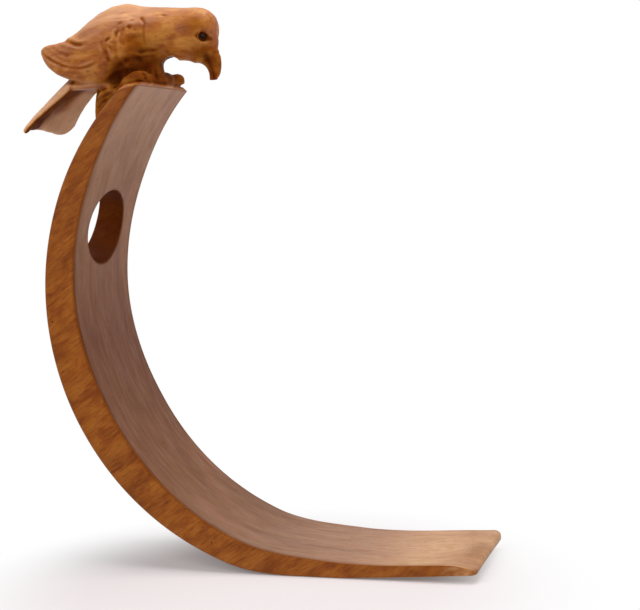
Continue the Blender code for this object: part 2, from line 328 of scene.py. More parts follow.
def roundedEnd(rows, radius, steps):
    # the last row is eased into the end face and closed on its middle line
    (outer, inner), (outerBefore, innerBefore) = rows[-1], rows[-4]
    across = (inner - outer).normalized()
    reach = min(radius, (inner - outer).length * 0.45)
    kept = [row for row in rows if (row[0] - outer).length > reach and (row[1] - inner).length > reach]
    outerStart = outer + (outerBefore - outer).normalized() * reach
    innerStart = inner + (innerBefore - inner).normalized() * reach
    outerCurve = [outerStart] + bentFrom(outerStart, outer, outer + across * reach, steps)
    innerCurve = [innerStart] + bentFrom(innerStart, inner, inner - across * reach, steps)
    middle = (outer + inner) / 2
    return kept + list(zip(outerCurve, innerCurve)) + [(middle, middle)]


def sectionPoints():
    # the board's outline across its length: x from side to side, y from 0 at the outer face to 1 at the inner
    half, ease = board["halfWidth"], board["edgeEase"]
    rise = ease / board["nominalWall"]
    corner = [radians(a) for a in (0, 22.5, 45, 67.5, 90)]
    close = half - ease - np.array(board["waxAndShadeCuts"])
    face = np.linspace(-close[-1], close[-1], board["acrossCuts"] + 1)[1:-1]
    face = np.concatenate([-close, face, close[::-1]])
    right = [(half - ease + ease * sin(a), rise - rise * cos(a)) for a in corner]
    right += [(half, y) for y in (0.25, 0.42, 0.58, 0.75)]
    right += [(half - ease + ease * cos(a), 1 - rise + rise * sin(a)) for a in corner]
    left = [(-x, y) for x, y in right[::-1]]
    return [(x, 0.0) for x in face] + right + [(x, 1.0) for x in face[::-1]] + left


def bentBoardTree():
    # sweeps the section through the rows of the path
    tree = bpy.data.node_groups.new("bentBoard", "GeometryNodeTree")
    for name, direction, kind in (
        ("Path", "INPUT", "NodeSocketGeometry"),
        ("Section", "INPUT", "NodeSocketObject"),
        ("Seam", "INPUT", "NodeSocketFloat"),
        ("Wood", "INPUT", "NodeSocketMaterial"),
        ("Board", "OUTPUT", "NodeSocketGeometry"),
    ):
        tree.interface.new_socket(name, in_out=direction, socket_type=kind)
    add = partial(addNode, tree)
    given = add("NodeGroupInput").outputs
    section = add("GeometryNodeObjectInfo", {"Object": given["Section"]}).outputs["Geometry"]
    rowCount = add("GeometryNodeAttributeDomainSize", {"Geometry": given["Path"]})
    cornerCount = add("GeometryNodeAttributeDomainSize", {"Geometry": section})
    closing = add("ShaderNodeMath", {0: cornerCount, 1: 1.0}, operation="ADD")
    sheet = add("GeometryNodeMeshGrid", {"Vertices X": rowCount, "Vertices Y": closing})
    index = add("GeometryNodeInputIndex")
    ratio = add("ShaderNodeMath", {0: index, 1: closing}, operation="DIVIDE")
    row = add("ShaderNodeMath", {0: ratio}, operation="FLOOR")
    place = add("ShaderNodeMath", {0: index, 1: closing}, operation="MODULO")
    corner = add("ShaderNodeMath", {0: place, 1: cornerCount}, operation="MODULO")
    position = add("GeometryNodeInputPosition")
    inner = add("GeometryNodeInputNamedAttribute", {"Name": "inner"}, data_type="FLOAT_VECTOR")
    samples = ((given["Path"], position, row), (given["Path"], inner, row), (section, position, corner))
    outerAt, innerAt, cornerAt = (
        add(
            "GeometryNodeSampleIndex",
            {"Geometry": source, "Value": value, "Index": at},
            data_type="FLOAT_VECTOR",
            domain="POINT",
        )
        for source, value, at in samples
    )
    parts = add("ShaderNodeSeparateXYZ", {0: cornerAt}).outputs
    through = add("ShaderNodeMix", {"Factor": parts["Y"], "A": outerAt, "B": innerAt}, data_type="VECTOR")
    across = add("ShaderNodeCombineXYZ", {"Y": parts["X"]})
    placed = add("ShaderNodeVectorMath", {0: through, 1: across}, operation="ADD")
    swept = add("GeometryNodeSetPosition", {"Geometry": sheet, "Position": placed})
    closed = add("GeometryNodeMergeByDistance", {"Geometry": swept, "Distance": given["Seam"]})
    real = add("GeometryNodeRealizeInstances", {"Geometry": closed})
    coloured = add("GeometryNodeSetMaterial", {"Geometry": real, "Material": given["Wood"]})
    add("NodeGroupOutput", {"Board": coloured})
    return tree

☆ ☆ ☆

## TASK PROMPT:
Return the material exactly as it stands.

## EXERCISE SOLUTION:
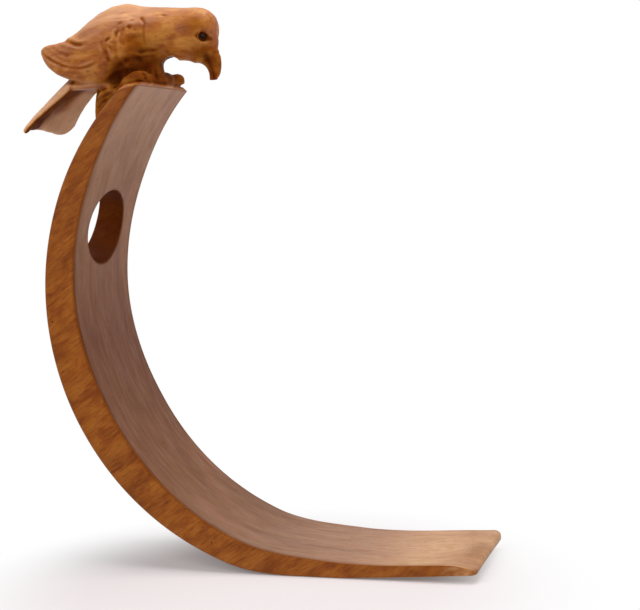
Continue the Blender code for this object: part 2, from line 328 of scene.py. More parts follow.
def roundedEnd(rows, radius, steps):
    # the last row is eased into the end face and closed on its middle line
    (outer, inner), (outerBefore, innerBefore) = rows[-1], rows[-4]
    across = (inner - outer).normalized()
    reach = min(radius, (inner - outer).length * 0.45)
    kept = [row for row in rows if (row[0] - outer).length > reach and (row[1] - inner).length > reach]
    outerStart = outer + (outerBefore - outer).normalized() * reach
    innerStart = inner + (innerBefore - inner).normalized() * reach
    outerCurve = [outerStart] + bentFrom(outerStart, outer, outer + across * reach, steps)
    innerCurve = [innerStart] + bentFrom(innerStart, inner, inner - across * reach, steps)
    middle = (outer + inner) / 2
    return kept + list(zip(outerCurve, innerCurve)) + [(middle, middle)]


def sectionPoints():
    # the board's outline across its length: x from side to side, y from 0 at the outer face to 1 at the inner
    half, ease = board["halfWidth"], board["edgeEase"]
    rise = ease / board["nominalWall"]
    corner = [radians(a) for a in (0, 22.5, 45, 67.5, 90)]
    close = half - ease - np.array(board["waxAndShadeCuts"])
    face = np.linspace(-close[-1], close[-1], board["acrossCuts"] + 1)[1:-1]
    face = np.concatenate([-close, face, close[::-1]])
    right = [(half - ease + ease * sin(a), rise - rise * cos(a)) for a in corner]
    right += [(half, y) for y in (0.25, 0.42, 0.58, 0.75)]
    right += [(half - ease + ease * cos(a), 1 - rise + rise * sin(a)) for a in corner]
    left = [(-x, y) for x, y in right[::-1]]
    return [(x, 0.0) for x in face] + right + [(x, 1.0) for x in face[::-1]] + left


def bentBoardTree():
    # sweeps the section through the rows of the path
    tree = bpy.data.node_groups.new("bentBoard", "GeometryNodeTree")
    for name, direction, kind in (
        ("Path", "INPUT", "NodeSocketGeometry"),
        ("Section", "INPUT", "NodeSocketObject"),
        ("Seam", "INPUT", "NodeSocketFloat"),
        ("Wood", "INPUT", "NodeSocketMaterial"),
        ("Board", "OUTPUT", "NodeSocketGeometry"),
    ):
        tree.interface.new_socket(name, in_out=direction, socket_type=kind)
    add = partial(addNode, tree)
    given = add("NodeGroupInput").outputs
    section = add("GeometryNodeObjectInfo", {"Object": given["Section"]}).outputs["Geometry"]
    rowCount = add("GeometryNodeAttributeDomainSize", {"Geometry": given["Path"]})
    cornerCount = add("GeometryNodeAttributeDomainSize", {"Geometry": section})
    closing = add("ShaderNodeMath", {0: cornerCount, 1: 1.0}, operation="ADD")
    sheet = add("GeometryNodeMeshGrid", {"Vertices X": rowCount, "Vertices Y": closing})
    index = add("GeometryNodeInputIndex")
    ratio = add("ShaderNodeMath", {0: index, 1: closing}, operation="DIVIDE")
    row = add("ShaderNodeMath", {0: ratio}, operation="FLOOR")
    place = add("ShaderNodeMath", {0: index, 1: closing}, operation="MODULO")
    corner = add("ShaderNodeMath", {0: place, 1: cornerCount}, operation="MODULO")
    position = add("GeometryNodeInputPosition")
    inner = add("GeometryNodeInputNamedAttribute", {"Name": "inner"}, data_type="FLOAT_VECTOR")
    samples = ((given["Path"], position, row), (given["Path"], inner, row), (section, position, corner))
    outerAt, innerAt, cornerAt = (
        add(
            "GeometryNodeSampleIndex",
            {"Geometry": source, "Value": value, "Index": at},
            data_type="FLOAT_VECTOR",
            domain="POINT",
        )
        for source, value, at in samples
    )
    parts = add("ShaderNodeSeparateXYZ", {0: cornerAt}).outputs
    through = add("ShaderNodeMix", {"Factor": parts["Y"], "A": outerAt, "B": innerAt}, data_type="VECTOR")
    across = add("ShaderNodeCombineXYZ", {"Y": parts["X"]})
    placed = add("ShaderNodeVectorMath", {0: through, 1: across}, operation="ADD")
    swept = add("GeometryNodeSetPosition", {"Geometry": sheet, "Position": placed})
    closed = add("GeometryNodeMergeByDistance", {"Geometry": swept, "Distance": given["Seam"]})
    real = add("GeometryNodeRealizeInstances", {"Geometry": closed})
    coloured = add("GeometryNodeSetMaterial", {"Geometry": real, "Material": given["Wood"]})
    add("NodeGroupOutput", {"Board": coloured})
    return tree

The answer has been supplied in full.